Back in the early days, Coheed and Cambria – which consists of bandleader Claudio Sanchez, guitarist Travis Stever, bassist Zach Cooper and drummer Eppard – were once described as what would happen “if Iron Maiden went emo.” But they’ve covered a whole lot of musical ground over the course of 11 studio albums and more than two decades.
Coheed and Cambria’s “Vaxis Part III: The Father of Make Believe” album, which was released in March 2025, is a case in point. Songs range from the two-and-a-half- minute pedal-to-the-metal “Blind Side Sonny” to the more pop-punk “Someone Who Can.” And then there’s “The Continuum,” a sprawling 20-minute epic in four movements that begins as a really catchy pop song before veering off in enough different musical directions to make prog-influenced bands like Dream Theater jealous.
“It’s one of my favorite tunes on the album,” said Eppard. “The way it starts out as this tender song and then it moves through these parts that are epic, evil, grand and beautiful. When you have such a big catalogue, it’s easy to fall into like ‘Oh, I’ve already done that before.’ So we’re constantly trying to reinvent ourselves. And it happens on every record, probably every song.”
All of which can make it that much more challenging to keep track of the songs in their early stages.
“On every record, the working titles for a lot of the songs are the names of the bands that inspired them. Like “A Favor House Atlantic,” which was one of our biggest songs. The working name for that was “Police,” because it felt very Police. And then there’s a hidden instrumental track we called “2113” as a nod to Rush. We ended up keeping that name for the record.”
There’s more, of course. A lot more.
“I don’t think anyone would say that ‘The Light in the Glass’ actually sounds like “Stairway to Heaven,” but that’s what we called it,” Eppard said. “That whole album [the 2003 sophomore release “Keeping Secrets of Silent Earth: 3”], every song on it had a band that inspired it. And I think that happens to all artists. We’re all fans of music, and music spoke to us. That’s why we dedicated our lives to it.”
When it comes to arranging the songs for live shows, Eppard says the band takes a considerably different approach than it did back in its early days.

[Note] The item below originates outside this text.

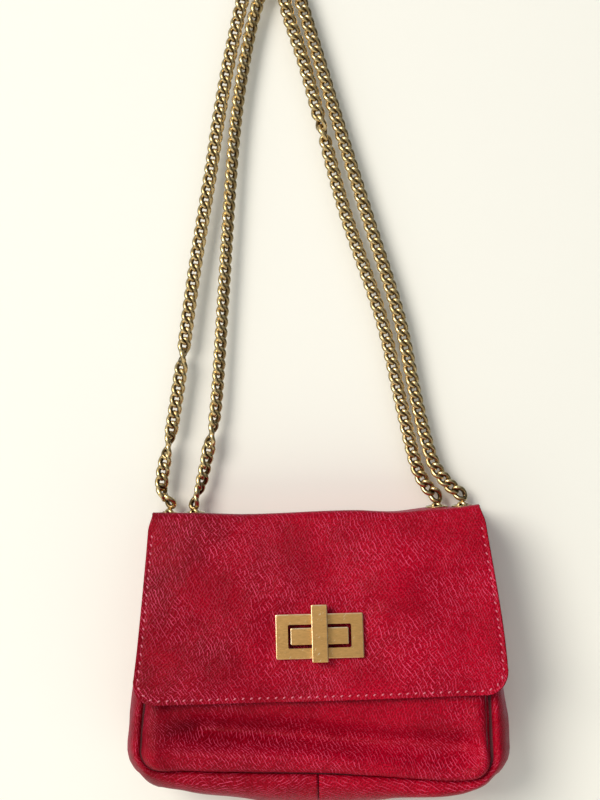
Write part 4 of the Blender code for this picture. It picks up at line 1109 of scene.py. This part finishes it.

“I think as we’ve gotten older – and dare I say, better – we’ve tried to be more faithful to the records,” he said. “And thank God we have gotten better. I just saw a video the other day of us playing in 2001 and I was like, ‘Oh, dear God, we were horrible!’ I think we were playing the song literally twice as fast as it is on the record. But we were kids, and we were excited just being in Baltimore and getting to play there. And I think something spoke to somebody, because it landed for people.”
So while Coheed and Cambria’s aim is truer these days, the band still leaves room for what can make a live show unique, intentionally or not.
Eppard fondly recalls going to a Radiohead show where one of their songs fell apart and they had to start it all over again.
“For Radiohead to have a song fall apart and then they just start laughing – nobody was mad – it just taught me so much seeing that, and I’m so thankful,” Eppard said. “It was a really profound moment for me to realize that, hey, mistakes maybe should be embraced. We’re all human, and there’s a humanity to playing live. I don’t think us trying to get it close to the record is ever going to sacrifice that humanity.”
Meanwhile, to help keep the mystique alive, the band continues to release deluxe versions of their albums, which include lengthy graphic novels that complement the song lyrics. Sanchez, who began writing them back in the band’s early stages, lists Grant Morrison’s “Batman: Arkham Asylum” and Kurt Vonnegut’s “Slaughterhouse Five” among his influences.
For Coheed and Cambria fans, those evolving storylines in the lyrics and graphic novels add a world-building dimension that gives them that much more to anticipate.
“It’s almost daily that I run into a fan who has such a passion for the music, which is really inspiring, and it makes me think of myself back when I was 11 years old,” said Eppard, recalling how he would listen to the music while staring at gatefold sleeves and reading the liner notes. “If Led Zeppelin had these other tiers to immerse myself in, I’d be in there hook, line and sinker. Feet first or head first, I’d be jumping in. And I hope that, on our best days, maybe we can be that for somebody.”